●●●●○ Beau Danube Blues, ça swingue !

« Beau Danube Blues » est le sous-titre des « Harmoniques » de Marcus Malte, véritable leçon d’arpèges dans le monde du noir. Cela aurait aussi pu s’intituler « Le blues du pianiste qui enquête sur la mort de son égérie, entre massacres ethniques et règlement de compte politique » mais cela aurait été trop long. L’histoire est l’enquête d’un duo, Mister, pianiste de jazz et Bob, taxi sans clients sur le meurtre d’une égérie. L’histoire rejoint assez vite l’Histoire, celle de la Yougoslavie et de son déchirement. La violence est crûe, la symbolique très forte, surtout quand l’enquête mêle velléités de pouvoir, argent sale et mercenaire, le tout entre Paris, Beograd et Vukovar. Tout est approché dans l’histoire, les relations franco-serbes, la richesse des cultures croate, serbe…, l’interpénétration de la mafia et du pouvoir, le développement des trafics entre Beograd et Paris depuis la fin des années 90’s, la douleur et l’absurdité de cette guerre civile, le tout avec pondération, connaissance, humour, en un mot : talent. Le style est flamboyant, musicalement parlant et on sent que Marcus Malte connaît ses classiques du jazz et du blues sur le bout des touches. Un bonheur à lire, tant les phrases coulent avec un humour très pince-sans-rire, deux personnages élégants aux caractères opposés, avec un taxi qui assure la rythmique et un pianiste qui joue les solos, étrange pour un set de jazz, mais totalement crédible dans cette histoire.

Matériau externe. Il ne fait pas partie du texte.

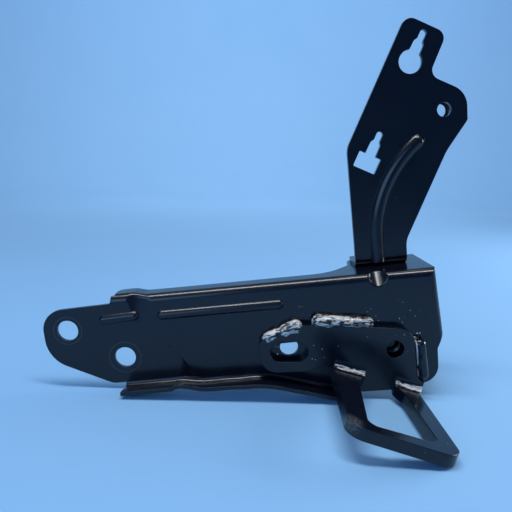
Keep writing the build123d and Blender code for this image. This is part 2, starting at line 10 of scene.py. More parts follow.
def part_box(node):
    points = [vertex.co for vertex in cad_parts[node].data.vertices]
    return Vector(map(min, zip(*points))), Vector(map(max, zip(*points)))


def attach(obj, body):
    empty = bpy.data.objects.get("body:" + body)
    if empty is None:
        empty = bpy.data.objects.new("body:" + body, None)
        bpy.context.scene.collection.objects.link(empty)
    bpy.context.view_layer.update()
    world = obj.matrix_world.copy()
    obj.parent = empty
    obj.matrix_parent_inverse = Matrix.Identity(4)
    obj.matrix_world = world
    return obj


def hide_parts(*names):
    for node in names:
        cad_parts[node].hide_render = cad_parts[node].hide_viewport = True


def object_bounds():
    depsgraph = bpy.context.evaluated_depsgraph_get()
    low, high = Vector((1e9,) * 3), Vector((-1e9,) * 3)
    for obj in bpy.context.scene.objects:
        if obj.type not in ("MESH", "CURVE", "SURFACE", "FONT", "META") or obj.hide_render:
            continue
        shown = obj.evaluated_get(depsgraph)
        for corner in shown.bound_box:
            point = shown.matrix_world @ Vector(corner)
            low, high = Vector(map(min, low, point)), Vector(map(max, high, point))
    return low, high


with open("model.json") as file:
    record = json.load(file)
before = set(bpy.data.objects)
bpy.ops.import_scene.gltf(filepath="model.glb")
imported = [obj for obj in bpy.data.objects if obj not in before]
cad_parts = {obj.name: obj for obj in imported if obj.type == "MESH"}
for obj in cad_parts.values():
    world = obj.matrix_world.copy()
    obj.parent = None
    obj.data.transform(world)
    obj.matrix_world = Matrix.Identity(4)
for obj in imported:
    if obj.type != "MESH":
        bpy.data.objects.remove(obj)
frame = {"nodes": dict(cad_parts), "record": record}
cad_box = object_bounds()
nodes = frame["nodes"]
record = frame["record"]
mounts = {mount["name"]: Vector(mount["pos_m"]) for mount in record["mounts"]}

# Metres throughout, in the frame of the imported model: X along the channel, Y to the back, Z up.
MM = 0.001
FLOOR_Z = cad_box[0].z

# The bracket stands turned about its ear hole by this much against its channel's own direction
REST_TILT = math.radians(7.0056)

# The camera that took the picture: where it stood, how far it looked down and how it was rolled
CAMERA_PLACE = Vector((0.0960, -0.2580, 0.0892))
CAMERA_PITCH = math.radians(10.3)
CAMERA_ROLL = math.radians(1.52)
CAMERA_LENS = 36.28
CAMERA_SENSOR = 36.0


def on_channel(x, y, z):
    """Place given in millimetres along, behind and above the channel's ear hole."""
    turned_x = x * math.cos(REST_TILT) - z * math.sin(REST_TILT)
    turned_z = x * math.sin(REST_TILT) + z * math.cos(REST_TILT)
    return Vector((turned_x, y, turned_z)) * MM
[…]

Les autres personnages ont une importance toute aussi capitale dans le dénouement de l’histoire, les relations familiales et l’effondrement de la culture multi-ethnique de la Yougoslavie sont mises en avant ; ce qui nous rappelle que les européens ont été tous sauf glorieux quand il a s’agit d’aider des peuples en souffrance qui se déchirait à 2000 km de chez nous… (Il est vrai qu’il n’y a pas de pétrole du côté des Balkans).
Un livre à lire assurément, même si après 200 pages, on sent la caricature poindre quand l’auteur s’amuse à réécrire l’ascension fulgurante d’un de nos anciens ministres de l’intérieur, mais la caricature ne peut faire de mal, surtout pas à celui qui l’incarne au quotidien.